THE TASK: Copy exactly, please, the lines of the data from its start through the line containing "const barRise = 6;".

◆ ◆ ◆ ◆

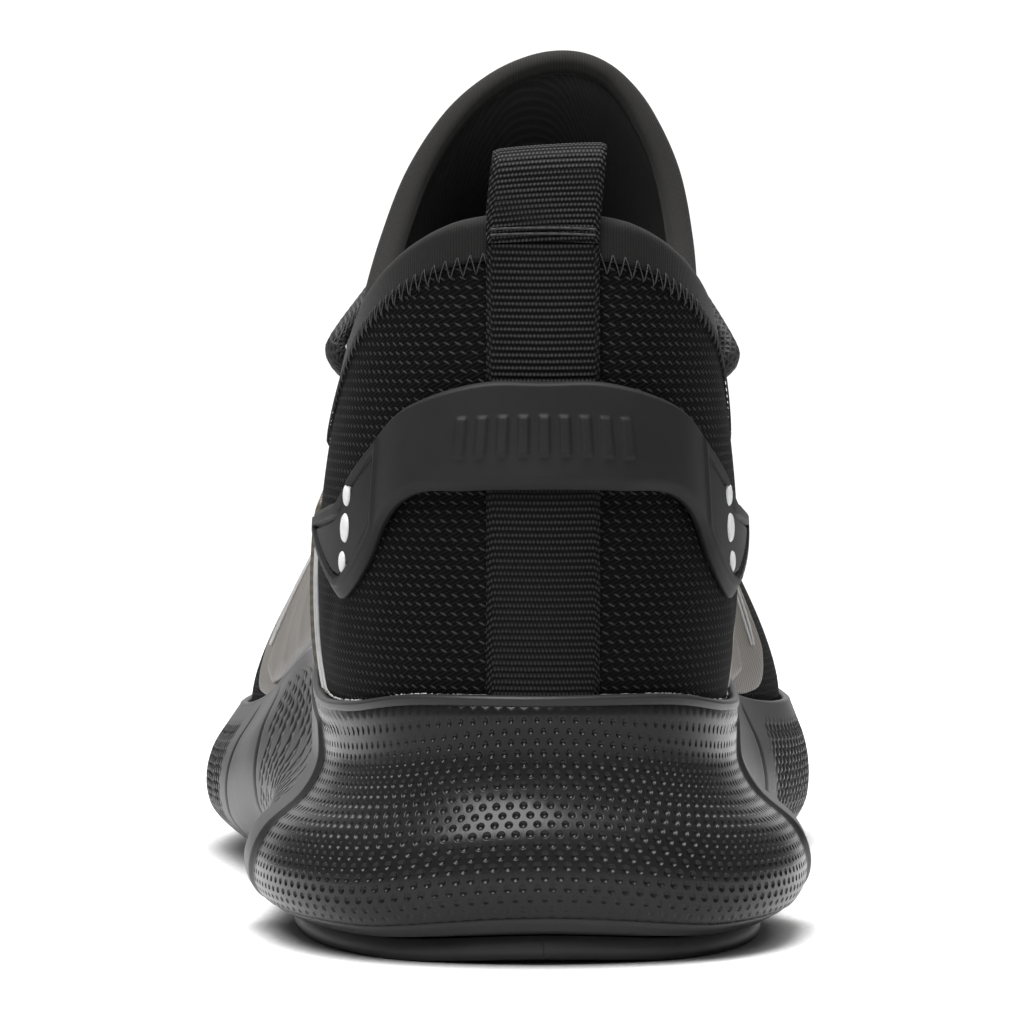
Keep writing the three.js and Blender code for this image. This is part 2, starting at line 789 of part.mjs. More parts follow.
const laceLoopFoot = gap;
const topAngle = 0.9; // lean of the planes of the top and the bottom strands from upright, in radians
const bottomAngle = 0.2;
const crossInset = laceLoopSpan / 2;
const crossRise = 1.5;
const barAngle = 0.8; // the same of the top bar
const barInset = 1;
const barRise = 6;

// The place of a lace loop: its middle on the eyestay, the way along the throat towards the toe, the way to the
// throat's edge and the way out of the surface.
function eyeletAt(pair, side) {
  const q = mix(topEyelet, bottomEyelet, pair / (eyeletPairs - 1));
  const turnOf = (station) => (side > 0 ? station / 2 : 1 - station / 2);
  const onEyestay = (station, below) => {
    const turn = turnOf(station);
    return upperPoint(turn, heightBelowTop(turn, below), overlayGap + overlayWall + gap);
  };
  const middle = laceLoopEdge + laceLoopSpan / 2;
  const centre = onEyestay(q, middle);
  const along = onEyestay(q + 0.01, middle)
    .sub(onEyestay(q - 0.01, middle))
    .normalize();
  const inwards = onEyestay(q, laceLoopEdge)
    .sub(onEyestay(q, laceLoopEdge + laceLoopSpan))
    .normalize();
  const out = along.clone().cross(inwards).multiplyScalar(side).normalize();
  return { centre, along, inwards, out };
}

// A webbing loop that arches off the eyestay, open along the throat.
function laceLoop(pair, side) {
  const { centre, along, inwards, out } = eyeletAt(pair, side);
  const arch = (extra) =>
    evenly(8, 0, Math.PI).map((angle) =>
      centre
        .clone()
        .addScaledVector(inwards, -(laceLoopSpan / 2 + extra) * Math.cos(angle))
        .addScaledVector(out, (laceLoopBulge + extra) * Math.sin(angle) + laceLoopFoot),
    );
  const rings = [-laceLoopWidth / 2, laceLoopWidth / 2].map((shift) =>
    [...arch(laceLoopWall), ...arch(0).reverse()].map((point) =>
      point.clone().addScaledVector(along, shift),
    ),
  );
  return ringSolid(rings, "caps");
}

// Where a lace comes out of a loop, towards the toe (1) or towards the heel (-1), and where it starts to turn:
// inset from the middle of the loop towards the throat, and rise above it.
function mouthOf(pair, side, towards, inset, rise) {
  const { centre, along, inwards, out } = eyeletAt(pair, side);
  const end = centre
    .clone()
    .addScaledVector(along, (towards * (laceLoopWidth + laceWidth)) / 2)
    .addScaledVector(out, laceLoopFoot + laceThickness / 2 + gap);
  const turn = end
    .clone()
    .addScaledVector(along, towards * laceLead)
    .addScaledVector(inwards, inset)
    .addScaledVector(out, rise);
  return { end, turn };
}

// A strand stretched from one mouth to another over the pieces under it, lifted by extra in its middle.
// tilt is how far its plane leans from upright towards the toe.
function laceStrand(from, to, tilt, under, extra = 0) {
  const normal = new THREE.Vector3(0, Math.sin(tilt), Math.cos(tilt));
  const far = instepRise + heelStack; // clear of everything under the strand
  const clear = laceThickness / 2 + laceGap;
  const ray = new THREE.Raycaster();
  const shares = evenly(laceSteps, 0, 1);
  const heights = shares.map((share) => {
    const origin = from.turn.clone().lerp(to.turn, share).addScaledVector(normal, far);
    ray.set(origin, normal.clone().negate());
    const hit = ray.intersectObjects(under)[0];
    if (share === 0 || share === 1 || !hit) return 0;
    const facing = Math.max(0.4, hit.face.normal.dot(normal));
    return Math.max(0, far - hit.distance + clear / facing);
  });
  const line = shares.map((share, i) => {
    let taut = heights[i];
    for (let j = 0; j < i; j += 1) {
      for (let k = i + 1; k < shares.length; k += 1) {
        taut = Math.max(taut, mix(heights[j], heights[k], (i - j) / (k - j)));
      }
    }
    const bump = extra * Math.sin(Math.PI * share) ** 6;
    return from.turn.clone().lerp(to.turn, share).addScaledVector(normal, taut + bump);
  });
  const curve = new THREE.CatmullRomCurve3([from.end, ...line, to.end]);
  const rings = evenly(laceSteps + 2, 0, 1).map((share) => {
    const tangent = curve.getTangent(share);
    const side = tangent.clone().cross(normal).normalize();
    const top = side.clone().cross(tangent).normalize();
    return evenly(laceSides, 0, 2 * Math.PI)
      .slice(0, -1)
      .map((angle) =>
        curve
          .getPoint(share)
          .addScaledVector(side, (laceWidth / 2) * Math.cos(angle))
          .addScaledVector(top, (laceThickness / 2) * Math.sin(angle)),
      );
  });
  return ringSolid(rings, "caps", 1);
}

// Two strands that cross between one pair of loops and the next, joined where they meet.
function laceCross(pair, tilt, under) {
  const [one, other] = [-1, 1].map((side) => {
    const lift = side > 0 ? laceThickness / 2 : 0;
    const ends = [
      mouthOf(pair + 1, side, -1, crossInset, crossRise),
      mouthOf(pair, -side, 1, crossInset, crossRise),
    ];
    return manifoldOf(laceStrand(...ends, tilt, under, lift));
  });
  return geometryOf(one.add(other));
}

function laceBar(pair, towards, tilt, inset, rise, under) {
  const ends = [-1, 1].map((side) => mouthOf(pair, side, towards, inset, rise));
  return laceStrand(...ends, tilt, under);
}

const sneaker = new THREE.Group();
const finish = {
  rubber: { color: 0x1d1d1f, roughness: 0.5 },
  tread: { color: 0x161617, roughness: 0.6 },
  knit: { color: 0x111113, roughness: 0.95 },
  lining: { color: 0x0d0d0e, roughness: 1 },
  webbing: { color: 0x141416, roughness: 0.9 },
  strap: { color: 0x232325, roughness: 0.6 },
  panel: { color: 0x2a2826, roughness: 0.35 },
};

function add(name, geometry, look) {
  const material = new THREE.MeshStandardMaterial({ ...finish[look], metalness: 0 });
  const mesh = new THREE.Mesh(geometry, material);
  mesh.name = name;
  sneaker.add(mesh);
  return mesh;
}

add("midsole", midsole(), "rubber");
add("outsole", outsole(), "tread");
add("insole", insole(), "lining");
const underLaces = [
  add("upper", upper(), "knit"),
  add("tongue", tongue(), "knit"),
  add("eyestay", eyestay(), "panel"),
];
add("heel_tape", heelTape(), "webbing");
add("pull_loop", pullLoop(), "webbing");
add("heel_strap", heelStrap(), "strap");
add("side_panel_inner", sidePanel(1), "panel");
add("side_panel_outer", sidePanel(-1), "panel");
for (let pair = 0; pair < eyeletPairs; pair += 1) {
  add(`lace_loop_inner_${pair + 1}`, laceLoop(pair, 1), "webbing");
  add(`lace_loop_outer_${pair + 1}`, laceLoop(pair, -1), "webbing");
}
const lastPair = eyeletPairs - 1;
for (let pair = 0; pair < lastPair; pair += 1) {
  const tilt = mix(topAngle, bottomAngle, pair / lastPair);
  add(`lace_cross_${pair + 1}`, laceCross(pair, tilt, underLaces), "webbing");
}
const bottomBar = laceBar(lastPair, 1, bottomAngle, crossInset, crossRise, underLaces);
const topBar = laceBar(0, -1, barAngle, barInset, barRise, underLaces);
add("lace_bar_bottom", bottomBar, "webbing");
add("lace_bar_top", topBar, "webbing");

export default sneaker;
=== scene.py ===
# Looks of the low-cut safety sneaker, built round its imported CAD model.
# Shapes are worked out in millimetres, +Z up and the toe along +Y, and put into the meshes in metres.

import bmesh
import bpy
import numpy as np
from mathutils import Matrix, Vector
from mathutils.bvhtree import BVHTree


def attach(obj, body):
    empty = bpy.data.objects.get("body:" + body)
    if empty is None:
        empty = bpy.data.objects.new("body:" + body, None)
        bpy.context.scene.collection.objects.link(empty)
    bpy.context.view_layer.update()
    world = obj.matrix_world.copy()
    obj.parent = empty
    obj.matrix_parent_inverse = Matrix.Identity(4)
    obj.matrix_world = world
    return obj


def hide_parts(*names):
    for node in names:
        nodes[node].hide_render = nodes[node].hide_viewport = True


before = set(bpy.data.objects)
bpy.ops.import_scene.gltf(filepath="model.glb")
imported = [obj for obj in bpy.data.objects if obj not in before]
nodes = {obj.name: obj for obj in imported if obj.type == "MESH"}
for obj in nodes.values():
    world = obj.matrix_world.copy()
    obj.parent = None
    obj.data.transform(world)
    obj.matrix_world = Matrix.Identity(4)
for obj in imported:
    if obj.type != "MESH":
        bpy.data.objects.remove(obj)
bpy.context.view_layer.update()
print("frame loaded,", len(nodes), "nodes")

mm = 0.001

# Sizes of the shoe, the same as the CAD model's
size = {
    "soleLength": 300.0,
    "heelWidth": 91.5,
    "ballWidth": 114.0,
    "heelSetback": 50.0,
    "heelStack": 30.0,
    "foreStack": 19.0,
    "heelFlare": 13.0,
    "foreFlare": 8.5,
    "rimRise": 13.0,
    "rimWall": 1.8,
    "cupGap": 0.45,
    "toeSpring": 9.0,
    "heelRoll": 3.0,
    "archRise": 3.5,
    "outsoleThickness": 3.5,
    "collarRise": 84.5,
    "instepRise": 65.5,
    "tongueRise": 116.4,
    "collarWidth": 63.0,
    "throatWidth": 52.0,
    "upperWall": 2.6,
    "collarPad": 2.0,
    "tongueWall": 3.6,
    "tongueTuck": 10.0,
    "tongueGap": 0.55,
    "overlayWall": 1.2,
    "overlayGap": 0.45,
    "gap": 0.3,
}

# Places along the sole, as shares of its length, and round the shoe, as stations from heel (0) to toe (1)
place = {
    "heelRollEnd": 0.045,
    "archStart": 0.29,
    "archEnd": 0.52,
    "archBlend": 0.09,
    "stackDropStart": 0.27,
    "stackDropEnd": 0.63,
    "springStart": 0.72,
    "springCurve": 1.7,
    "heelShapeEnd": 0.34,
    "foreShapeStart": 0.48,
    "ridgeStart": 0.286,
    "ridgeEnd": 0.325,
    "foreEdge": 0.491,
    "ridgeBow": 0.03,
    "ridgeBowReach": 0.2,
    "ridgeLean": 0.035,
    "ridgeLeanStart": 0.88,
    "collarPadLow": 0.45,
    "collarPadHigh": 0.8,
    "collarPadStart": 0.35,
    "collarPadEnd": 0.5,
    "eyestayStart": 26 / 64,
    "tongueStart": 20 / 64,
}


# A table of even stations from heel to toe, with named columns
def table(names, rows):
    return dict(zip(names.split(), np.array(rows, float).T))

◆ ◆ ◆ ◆

FINISHED EXERCISE:
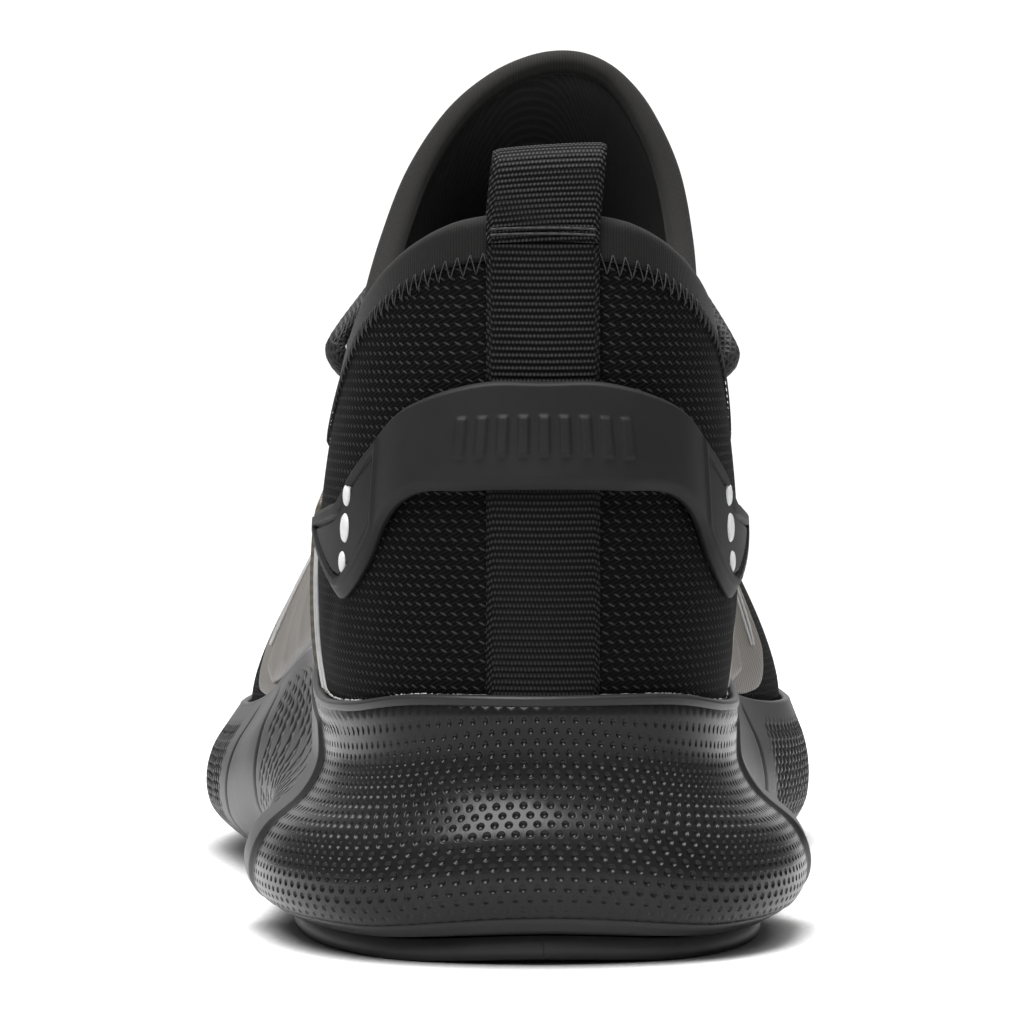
Keep writing the three.js and Blender code for this image. This is part 2, starting at line 789 of part.mjs. More parts follow.
const laceLoopFoot = gap;
const topAngle = 0.9; // lean of the planes of the top and the bottom strands from upright, in radians
const bottomAngle = 0.2;
const crossInset = laceLoopSpan / 2;
const crossRise = 1.5;
const barAngle = 0.8; // the same of the top bar
const barInset = 1;
const barRise = 6;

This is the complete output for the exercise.